Russia’s Ministry of Foreign Affairs announced, “The Russian side supports the deployment of a considerable number of additional OSCE observers in the security zone” (Interfax, August 19). U.S. Assistant Secretary of State Daniel Fried retorted, “There is no [such thing as] security zone” (Guardian, August 20).
Following intense negotiations between the OSCE’s Finnish chairmanship and Russia, the organization’s Permanent Council authorized on August 19 an increase in the number of OSCE military monitors in Georgia. In the consensus-bound Permanent Council, approval of a decision means having Russia on board. Under the August 19 Decision, the expanded monitoring’s goal is “full implementation of the six principles included in the agreement proposed by the French and Russian presidents.“
To that end, an additional 20 Military Monitoring Officers shall be “deployed immediately, in areas adjacent to South Ossetia.” Up to 80 MMOs may be added in a follow-up stage, but that shall be subject to a new decision by the Permanent Council regarding modalities of the MMOs, to be proposed by the OSCE’s Chairmanship “without delay.” Those modalities shall also apply retroactively to this batch of 20 MMOs (Permanent Council Decision no. 861, August 19, 2008).
This means, first, that Russia has managed to avoid any serious monitoring by the OSCE in South Ossetia, at a time of unprecedently heavy Russian military presence there, and while material evidence of mass ethnic cleansing of Georgians from South Ossetia can still be recorded, before it is suppressed. Second, it means that Russia will confine the OSCE’s MMOs to the buffer zone and seek OSCE compliance with the Russian occupation’s rules and regulations there. Thirdly, approval of another batch of “up to 80” MMOs is subject to Russia’s veto power in the Permanent Council.
Procedurally, the added 20 MMOs would apparently operate without a formal mandate, and certainly without approved modalities. This situation increases Russian leverage over the group. Given the current situation on the ground, however, the OSCE Chairmanship was almost certainly justified in seeking to deploy these MMOs as fast as possible, rather than negotiate at length with the Russians about mandate and modalities for this first additional batch.

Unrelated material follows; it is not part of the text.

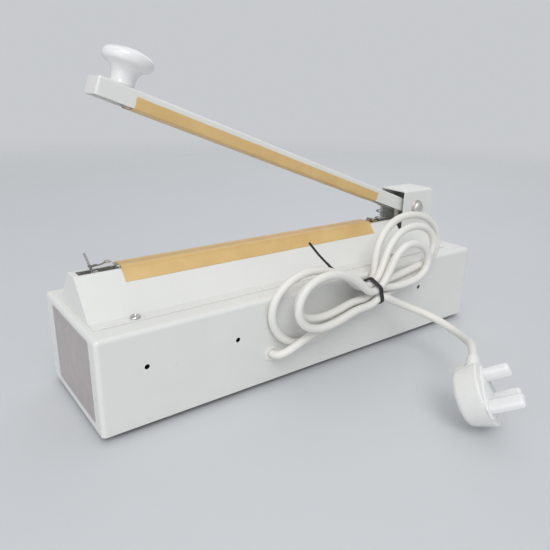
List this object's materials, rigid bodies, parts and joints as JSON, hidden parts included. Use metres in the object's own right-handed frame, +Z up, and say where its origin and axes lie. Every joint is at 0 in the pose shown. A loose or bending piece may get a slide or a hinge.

Sharing that sense of urgency, the United States and the European Union approved the deployment despite its unsatisfactory terms while filing major interpretative statements. On the EU’s behalf, the presiding country France recorded the “wish of the EU” for these observers to be deployed rapidly in South Ossetia within Georgia. The United States “expects” the same, along with full access for MMOs to check the withdrawal of military forces to their pre-August 7 positions — i.e., their return to Russia.
Both the EU and the U.S. underscore in their interpretations that the MMOs’ deployment shall not affect the terms of the “international format” envisaged in point five of the armistice agreement; and that it shall not preempt the establishment of further international mechanisms. In other words, the monitoring mission is no substitute for an international peacekeeping and negotiating format regarding the South Ossetia conflict.
The OSCE’s Chairman-in-Office, Finnish Minister of Foreign Affairs Alexander Stubbs, similarly “hopes” that the MMOs would “very soon” be ensured safe and free movement “throughout Georgia” (i.e., into South Ossetia) and humanitarian assistance corridors would equally soon open (i.e., by Russian troops or in their wake) (OSCE Permanent Council documents, Chairmanship Press Release, August 19). OSCE “hopes” for Russian cooperation are chronically unrequited, however.
Meanwhile, the OSCE has the right to deploy again to South Ossetia the eight remaining MMOs of the nine who were based there until early August, under the old mandate. Keen to restore that presence, Stubb indicated while visiting Georgia that Russian Minister of Foreign Affairs Sergei Lavrov has assured him that Russia would not impede the MMOs’ reentry there (Civil Georgia, August 22). The OSCE Mission has a field office in Tskhinvali and stationed up to five of its MMOs there, prior to the August 7 outbreak of hostilities.
On August 25 the first batch of MMOs arrived in Tbilisi as scheduled, en route to South Ossetia and the nearby Russian-occupied area of Georgia. On the following day, however, the Russian military stopped them near Gori and did not allow them to proceed any farther. This group of MMOs left Georgia today, but the OSCE is determined to persist.